LA LOI DU 3 février 2003, qui crée un délit de conduite sous l'empire de stupéfiants (trois ans de prison, 9 000 euros d'amende) et instaure une tolérance zéro pour le cannabis, pourrait bientôt être modifiée pour la première fois. Une étude réalisée par les laboratoires de toxicologie de Poitiers (Dr Patrick Mura), de Strasbourg (Dr Pascal Kintz) et de Bordeaux (Dr Véronique Dumestre), à paraître dans le « Journal of Analytical Toxicology », montre qu'il est possible de mesurer la présence du principe actif du cannabis, le tétrahydrocannabinol (THC), dans les tissus, et principalement dans le cerveau, alors qu'il a disparu dans le sang, comme cela avait été observé chez des animaux.

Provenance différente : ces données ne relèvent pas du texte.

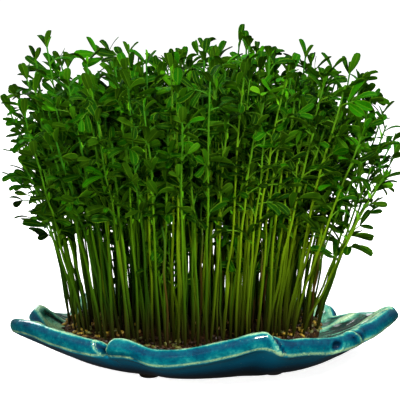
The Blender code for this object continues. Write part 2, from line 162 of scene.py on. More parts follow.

Sur douze fumeurs de cannabis tués accidentellement, dont certains sur la route, trois étaient négatifs au cannabis après analyse de sang, or le THC s'était fixé dans leur cerveau. Jusqu'alors, compte tenu du métabolisme du THC, il n'existait aucun seuil de dangerosité faute de corrélation entre la concentration sanguine et les effets chez le sujet, dit au « Quotidien » le Dr Patrick Mura. Pour en arriver à ce résultat, le seuil analytique de 1 ng/ml de sang à partir duquel un laboratoire se prononce sur la présence ou non de THC, défini dans le cadre de la loi du 18 juin 1999, a été porté à 0,5 ng/ml grâce à des techniques d'analyse plus pointues.
L'académie de pharmacie pour un seuil de 0,5 ng/ml.
Pour l'Académie nationale de pharmacie, qui consacrera sa séance thématique du 9 novembre au cannabis au volant, il serait judicieux d'abaisser le seuil minimal de quantification du THC de 1 à 0,5 ng/ml et de privilégier le dépistage préalable par la salive. « On risquera moins de passer à côté de personnes sous influence du cannabis, estime le Dr Mura. Il souligne qu'actuellement les conducteurs entre 0,5 et 1 ng/ml sont déclarés négatifs, même s'ils ont été reconnus responsables d'un accident mortel. Le test salivaire, qui est avant tout un test d'orientation qui n'exclue pas la prise de sang, remplacerait le dépistage urinaire, qui impose une présence médicale. Comme il a seulement besoin de l'intervention d'un représentant des forces de l'ordre, il permettrait de « gagner du temps ». A cette fin, des outils performants seront opérationnels dans les prochains mois.
A l'étranger, le seuil de 5 ng/ml prévaut.
A la logique toxicologique s'oppose la logique sécurité routière, que défendra, devant l'académie de pharmacie, le 9 novembre, le Dr Charles Mercier-Guyon, responsable du Centre de recherches et d'études de médecine du trafic. « La position des toxicologues est assez discutable, dans la mesure où la Suède, la Norvège, la Finlande, la Belgique, l'Australie et le Canada sont en voie d'adopter un seuil de dangerosité de l'ordre de 5 ng/ml, en dessous duquel il n'y aura pas de poursuite pour comportement dangereux au volant, mais pour usage de cannabis. Personnellement, poursuit-il, je n'ai jamais constaté d'accident ni d'altération comportementale parmi des sujets présentant un faible taux de THC » (moins de 5 ng/ml, ndlr). Le progrès, de son point de vue, serait plutôt de définir « un degré haut de dangerosité, situé entre 5 et 7 ng/ml, provoquant un risque potentiel d'altération comportementale », qui correspondrait au délit de conduite sous l'empire de stupéfiants. A l'inverse, un « taux faible, inférieur à 5 ng/ml, donnerait lieu à une sanction administrative ». Quant au dépistage par la salive, le Dr Charles Mercier-Guyon y est tout aussi réfractaire, car la sensibilité du test n'est efficace que dans 50 % des cas, et de façon aléatoire.
Pour l'instant, conformément à la législation en vigueur, la tolérance pour le THC au volant est nulle, tandis que, pour l'alcool, le seuil à ne pas dépasser est de 0,5 g/l.
Selon une étude discutée, le cannabis tue onze fois moins que le verre de trop, même s'il se révèle plus meurtrier chez les moins de 25 ans (« le Quotidien » du 5 octobre). La part des accidents de la route mortels directement liée au cannabis est de 2,4 %, ce qui représente 170 décès, et celles des boissons alcoolisées, de 28,5 %, soit 1 940 tués.